Ruth Ozeki’s fourth novel, The Book of Form and Emptiness, has won the Women’s prize for fiction.
The novelist, filmmaker and Zen Buddhist priest takes the £30,000 award for a book that “stood out for its sparkling writing, warmth, intelligence, humour and poignancy”, according to chair of judges Mary Ann Sieghart.
The Book of Form and Emptiness is about 14-year-old Benny Oh, who begins to hear voices belonging to the things in his house after the death of his father. When his mother develops a hoarding problem, the voices grow louder, and so Benny seeks refuge in the silence and calm of a large public library. There, he meets a series of eccentric characters who teach him to listen to the things that truly matter. The Guardian review praised Ozeki’s “calm, dry, methodical good humour and wit, her love affairs with linguistics and jazz and the absurd, her cautious optimism”.

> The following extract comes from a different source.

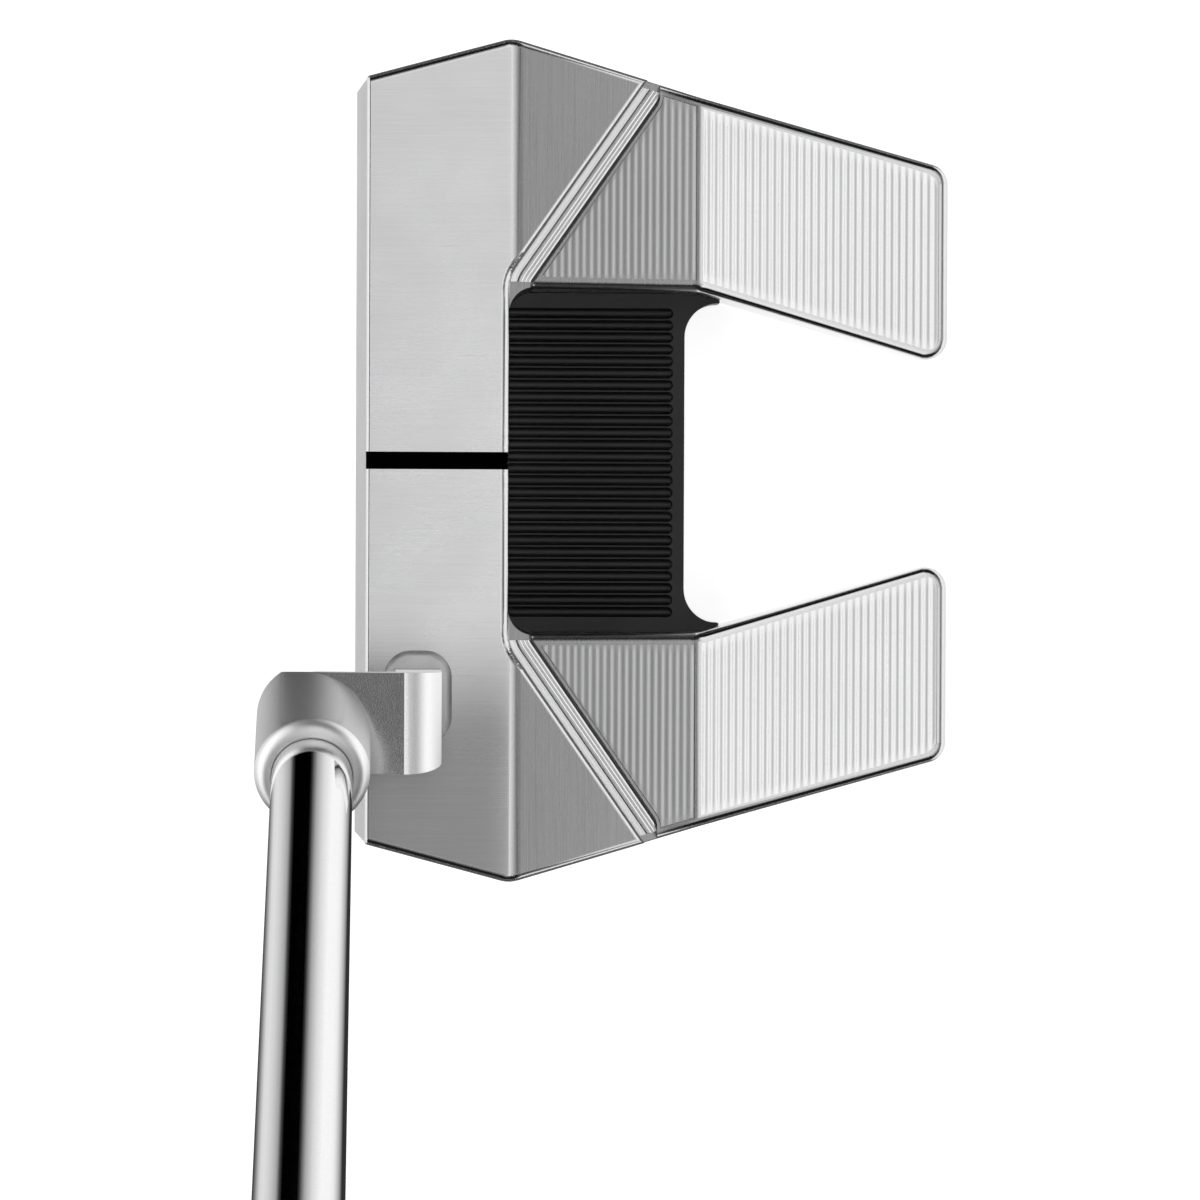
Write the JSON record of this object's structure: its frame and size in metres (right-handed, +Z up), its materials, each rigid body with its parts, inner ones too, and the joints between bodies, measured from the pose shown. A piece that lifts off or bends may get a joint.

Sieghart said the novel was a “celebration of the power of books and reading” which tackles “big issues of life and death, and is a complete joy to read”. She called Ozeki a truly original and masterful storyteller.
Joining Sieghart on the judging panel were journalist and editor Lorraine Candy, author Dorothy Koomson, journalist and author Anita Sethi and broadcaster and writer Pandora Sykes.
Ozeki has previously been shortlisted for the Booker prize, for her 2013 novel A Tale for the Time Being. She is affiliated with the Everyday Zen Foundation and lives in Northampton, Massachusetts, where she teaches creative writing at Smith College.
She said she was inspired to write the novel because as a child she “related to objects as though they were semi-sentient, and even now I think about the stories that things could tell if only they could speak”.
At 560 pages, The Book of Form and Emptiness was the longest book on this year’s shortlist, which also included The Bread the Devil Knead by Lisa Allen-Agostini, The Sentence by Louise Erdrich, Sorrow and Bliss by Meg Mason, The Island of Missing Trees by Elif Shafak and Great Circle by Maggie Shipstead.
Ozeki wins the cash prize, endowed by an anonymous donor, and the “Bessie”, a limited-edition bronze figurine by the artist Grizel Niven.
The Women’s prize for fiction, formerly known as the Orange and then the Baileys prize, launched in 1996, and is awarded to “the best full-length novel of the year by a woman” written in English and published in the UK.
Last year the award was won by Susanna Clarke for Piranesi, her follow-up to Jonathan Strange & Mr Norrell. Previous winners include Zadie Smith, Madeline Miller, Ali Smith and Kamila Shamsie.